__EXERCISE__. The listing below should be written out exactly; please include all of it.

===============

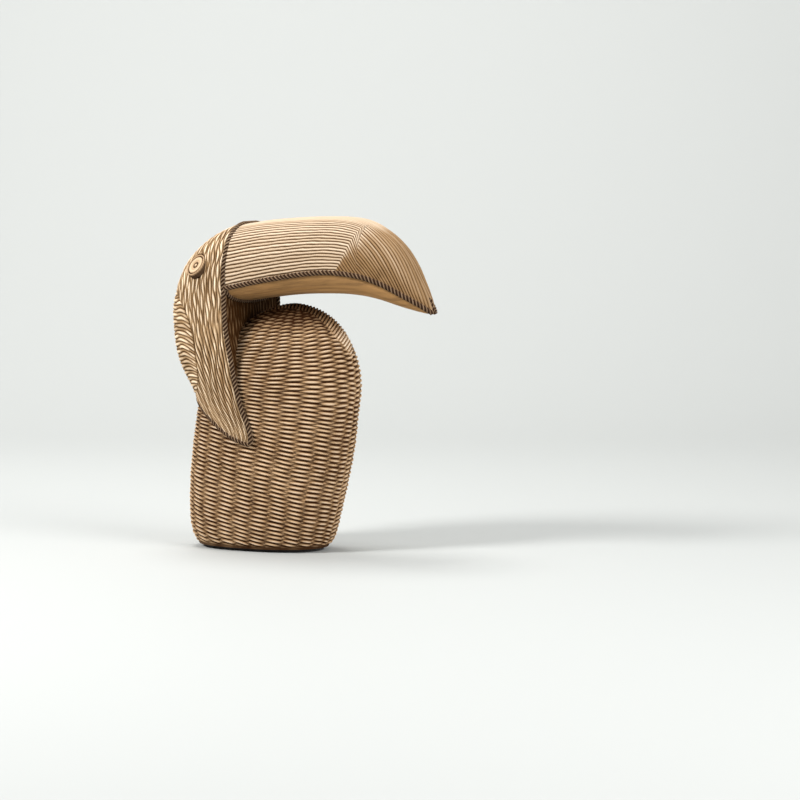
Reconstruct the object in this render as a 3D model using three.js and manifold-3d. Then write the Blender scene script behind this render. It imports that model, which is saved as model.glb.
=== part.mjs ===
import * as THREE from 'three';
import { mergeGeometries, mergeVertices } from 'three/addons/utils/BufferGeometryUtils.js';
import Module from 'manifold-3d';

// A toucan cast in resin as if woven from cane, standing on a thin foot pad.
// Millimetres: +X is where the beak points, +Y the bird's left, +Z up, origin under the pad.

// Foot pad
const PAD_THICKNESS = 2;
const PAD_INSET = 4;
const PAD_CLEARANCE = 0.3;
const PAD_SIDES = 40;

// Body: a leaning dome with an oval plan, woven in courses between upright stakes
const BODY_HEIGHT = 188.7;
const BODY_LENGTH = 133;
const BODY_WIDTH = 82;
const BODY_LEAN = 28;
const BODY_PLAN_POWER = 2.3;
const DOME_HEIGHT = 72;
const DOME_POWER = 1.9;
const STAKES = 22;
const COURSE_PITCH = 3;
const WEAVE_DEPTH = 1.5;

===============

__TASK OUTPUT__.
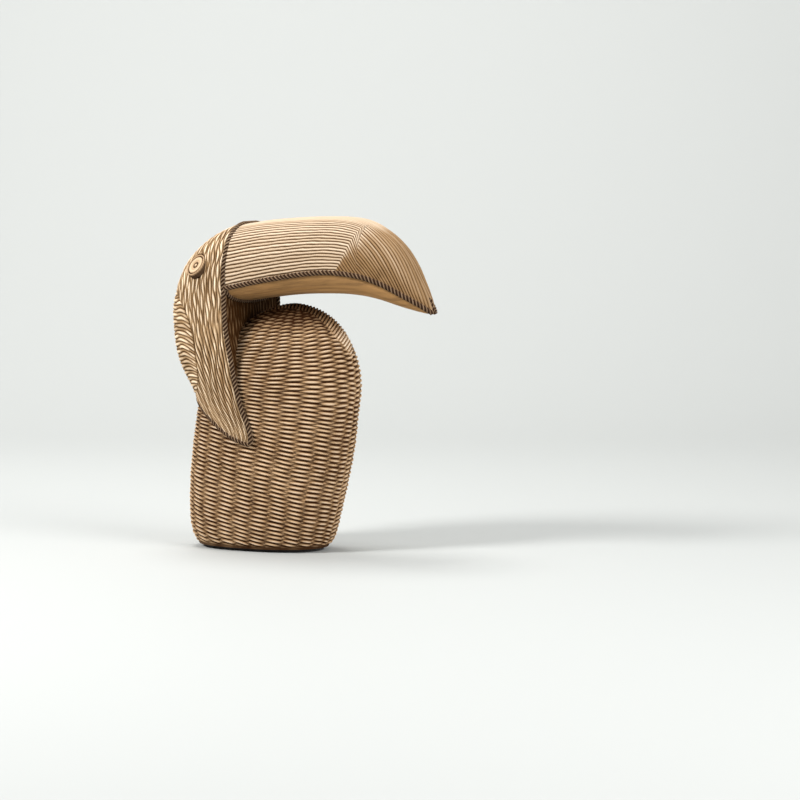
Reconstruct the object in this render as a 3D model using three.js and manifold-3d. Then write the Blender scene script behind this render. It imports that model, which is saved as model.glb.
=== part.mjs ===
import * as THREE from 'three';
import { mergeGeometries, mergeVertices } from 'three/addons/utils/BufferGeometryUtils.js';
import Module from 'manifold-3d';

// A toucan cast in resin as if woven from cane, standing on a thin foot pad.
// Millimetres: +X is where the beak points, +Y the bird's left, +Z up, origin under the pad.

// Foot pad
const PAD_THICKNESS = 2;
const PAD_INSET = 4;
const PAD_CLEARANCE = 0.3;
const PAD_SIDES = 40;

// Body: a leaning dome with an oval plan, woven in courses between upright stakes
const BODY_HEIGHT = 188.7;
const BODY_LENGTH = 133;
const BODY_WIDTH = 82;
const BODY_LEAN = 28;
const BODY_PLAN_POWER = 2.3;
const DOME_HEIGHT = 72;
const DOME_POWER = 1.9;
const STAKES = 22;
const COURSE_PITCH = 3;
const WEAVE_DEPTH = 1.5;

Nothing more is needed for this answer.